Era emerso che «i condòmini, dopo aver ricevuto dalla Agenzia delle Entrate alcune cartelle ed avvisi di pagamento relativi a pendenze di cui il F., amministratore del condominio da dieci anni, non aveva mai fatto cenno, lo avevano revocato dall’incarico nominando un nuovo amministratore; a seguito degli accertamenti e delle verifiche eseguiti dopo notifica di una ulteriore cartella di pagamento emessa da Equitalia, si era appreso del mancato pagamento di contributi previdenziali relativi al rapporto di lavoro subordinato intercorso con il portiere del condominio come, anche, delle relative ritenute d’acconto sulle retribuzioni del predetto oltre che sulle fatture emesse dai fornitori».
Era seguita la notifica di ulteriori cartelle e di avvisi di pagamento, e il teste aveva riferito di un piano di rientro concordato con Equitalia per la corresponsione degli importi reclamati, mentre il precedente amministratore non gli aveva consegnato alcun fondo cassa né tantomeno dato conto dell’accantonamento per il TFR del dipendente.
Concordata la rateazione con Equitalia, era stato contattato, per addivenire ad una composizione bonaria, l’imputato, che si era dichiarato disponibile ad accollarsi il debito per contributi non versati, aveva consegnato un assegno a titolo di pagamento di due rate.

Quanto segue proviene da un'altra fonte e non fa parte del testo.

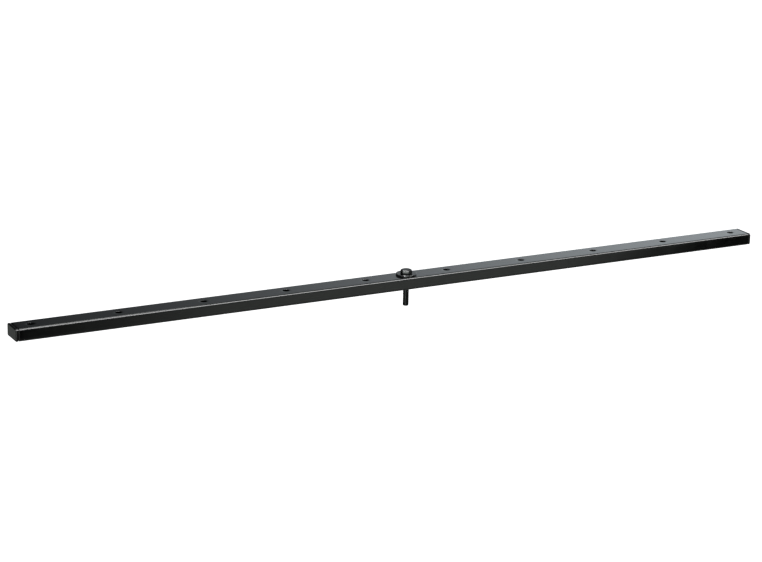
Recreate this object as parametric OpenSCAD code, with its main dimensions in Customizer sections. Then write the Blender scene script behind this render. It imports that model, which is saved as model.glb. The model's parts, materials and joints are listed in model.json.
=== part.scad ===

Da qui la condanna dell’imputato, che aveva anche ammesso la propria responsabilità .
La Cassazione dapprima rileva d’ufficio l’inammissibilità dell’atto di appello per difetto di specificità dei motivi, per essere l’atto di appello «del tutto generico per non dire “eccentrico” rispetto al contenuto del provvedimento impugnato», inammissibilità non rilevata dalla Corte di Appello.
Il Collegio, pur essendo il ricorso inammissibile, chiarisce comunque che «non v’è dubbio, peraltro, che la condotta dell’amministratore il quale abbia trattenuto somme di cui aveva la disponibilità in ragione del suo ufficio e con destinazione “vincolata” ai pagamenti nell’interesse del condominio, integri il delitto di appropriazione indebita».
La Suprema Corte si richiama a precedenti decisioni – tutt’ora valide stante l’immutabilità del quadro normativo di riferimento – nelle quali era già stato affermato che «la specifica indicazione del “denaro” (a fianco di quella, in forma alternativa, di “cosa mobile”), contenuta nell’art 646 cod. pen., consente di ritenere che il legislatore, allo scopo di evitare incertezze e di reprimere gli abusi e le violazioni del possesso del denaro, ha inteso chiaramente precisare che anche il denaro può costituire oggetto del reato di appropriazione indebita, atteso che anche il denaro, nonostante la sua “ontologica” fungibilità, può essere oggetto di trasferimento relativamente al mero possesso, senza che al trasferimento del possesso si accompagni anche quello della proprietà».
Per la Cassazione, «ciò di norma si verifica, oltre che nei casi in cui sussista o si instauri un rapporto di deposito o un obbligo di custodia, nei casi di consegna del denaro con espressa limitazione del suo uso o con un preciso incarico di dare allo stesso una specifica destinazione o di impiegarlo per un determinato uso: in tutti questi casi il possesso del danaro non conferisce il potere di compiere atti di disposizione non autorizzati o, comunque, incompatibili con il diritto poziore del proprietario e, ove ciò avvenga si commette il delitto di appropriazione indebita».
Il ricorso viene dunque dichiarato inammissibile.
Giurisprudenza rilevante
Codice penale – Art. 646 -Appropriazione indebita
Chiunque, per procurare a sé o ad altri un ingiusto profitto, si appropria il denaro o la cosa mobile altrui di cui abbia, a qualsiasi titolo, il possesso, è punito, a querela della persona offesa, con la reclusione fino a tre anni e con la multa fino a lire diecimila.
Se il fatto è commesso su cose possedute a titolo di deposito necessario, la pena è aumentata.